If you made a simple glaze instead of cream cheese frosting, the cake can sit at room temperature for 2 days, covered.

Benefits of This Recipe
- Seasonal appeal: Light flavors and citrusy notes fit spring gatherings and holidays.
- Beginner-friendly: The batter comes together quickly, with pantry staples and one canned ingredient.
- Moist and forgiving: Pineapple adds natural moisture, so the cake is less likely to dry out.
- Adaptable frosting: Choose cream cheese for tang, whipped cream for airiness, or a glaze for simplicity.
- Crowd-pleasing: Not too sweet, with a soft crumb that works for adults and kids alike.
Pitfalls to Watch Out For
- Overmixing: This leads to a tough crumb. Stop as soon as the dry streaks disappear.
- Draining the pineapple: Don’t. The juice is part of the moisture balance and flavor.
- Skipping the parchment: Pineapple-heavy cakes can stick.
Line the pans for easy release.
- Overbaking: Check early. Pull the cake when a toothpick shows a few moist crumbs, not bone-dry.
- Warm frosting on a warm cake: Let layers cool fully or the frosting will melt and slide.
Variations You Can Try
- Pineapple-lime sheet cake: Bake the batter in a 9×13-inch pan for 32–38 minutes. Frost in the pan.
- Coconut whipped cream: Swap cream cheese frosting for lightly sweetened whipped cream and a sprinkle of toasted coconut.
- Nutty crunch: Fold 1/2 cup chopped macadamias or pecans into the batter for texture.

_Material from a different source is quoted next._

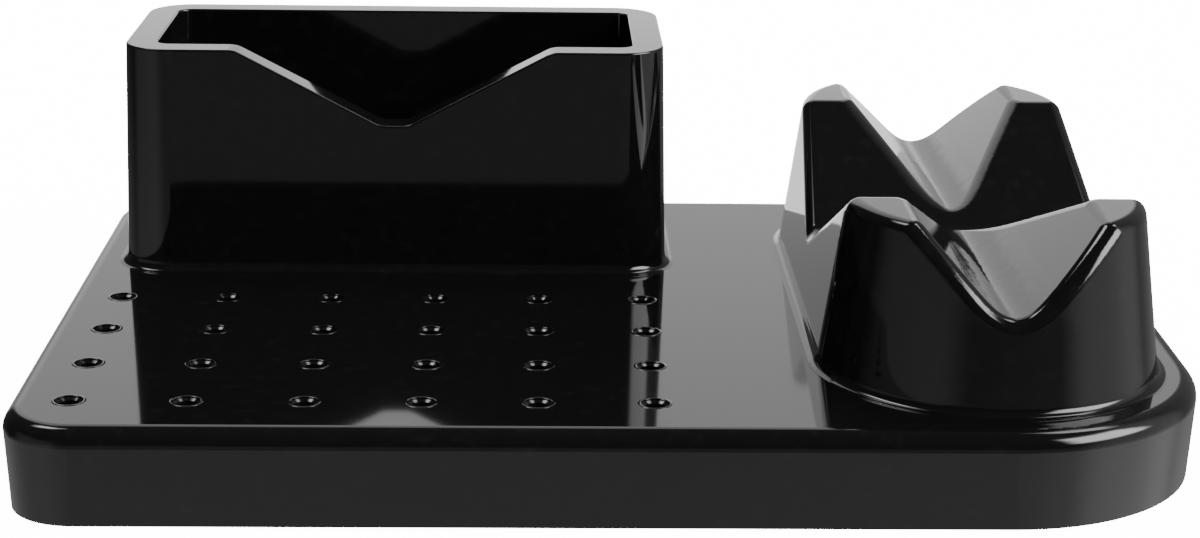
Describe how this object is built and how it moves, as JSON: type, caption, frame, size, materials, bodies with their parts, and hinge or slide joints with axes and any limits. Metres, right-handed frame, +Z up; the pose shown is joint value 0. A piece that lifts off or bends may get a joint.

- Pineapple curd layer: Spread a thin layer of pineapple or lemon curd between cakes for extra zing.
- Dairy-free: Use coconut milk, plant-based butter, and vegan cream cheese or a coconut milk whipped topping.
- Gluten-free: Replace flour with a cup-for-cup gluten-free blend.

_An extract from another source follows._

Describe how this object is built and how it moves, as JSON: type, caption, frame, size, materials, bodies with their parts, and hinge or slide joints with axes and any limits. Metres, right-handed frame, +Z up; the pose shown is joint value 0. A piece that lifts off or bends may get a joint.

Add 1 tablespoon milk if batter seems very thick.
FAQ
Can I use fresh pineapple instead of canned?
Yes, but chop it very fine and include any juices to keep the batter moist. Aim for the same volume as a 20-ounce can and avoid large chunks, which can create soggy pockets.
Do I need to toast the coconut for the garnish?
No, but it adds a lovely crunch and a deep, nutty aroma. Toast in a dry skillet over medium heat for 3–5 minutes, stirring often, until golden.
Can I make this as cupcakes?
Absolutely.
Fill liners two-thirds full and bake at 350°F (175°C) for 18–22 minutes. Start checking at 16 minutes and pull when the tops spring back lightly.
What if I only have sweetened shredded coconut?
You can use it, but reduce the granulated sugar by 2–3 tablespoons to balance the sweetness. The texture will be slightly chewier but still delicious.
Is the almond extract necessary?
No.
It adds a subtle bakery-style note, but vanilla alone works great. If you use almond extract, keep it light so it doesn’t outshine the pineapple.
How do I prevent a domed top?
Use baking strips around the pans, or lower the oven rack to the lower-middle position. You can also gently level cooled layers with a serrated knife before stacking.
Can I add coconut flakes on the inside?
Yes.
The recipe already includes shredded coconut in the batter, but you can add extra between layers for texture. Just avoid thick, hard-to-slice layers.
What frosting pairs best?
Cream cheese frosting is classic and complements the tang of pineapple. For a lighter option, try stabilized whipped cream with a hint of lime zest.
How do I keep the cake from being too sweet?
Use unsweetened coconut, avoid overly sweet frostings, and lean on citrus zest and juice to brighten without adding sugar.
A simple lime glaze is a great minimal-sugar finish.
Can I make it a day ahead?
Yes. In fact, it tastes even better the next day. Assemble, cover, and refrigerate.
Let it sit out briefly before slicing for the best texture.
In Conclusion
This Pineapple Coconut Spring Cake brings fresh flavor, easy technique, and a sunny personality to your table. It’s tender, not fussy, and adaptable to whatever you have on hand. Whether you frost it tall for a celebration or keep it simple as a sheet cake, it’s the kind of dessert people remember.
Make it once, and it may become your go-to spring tradition.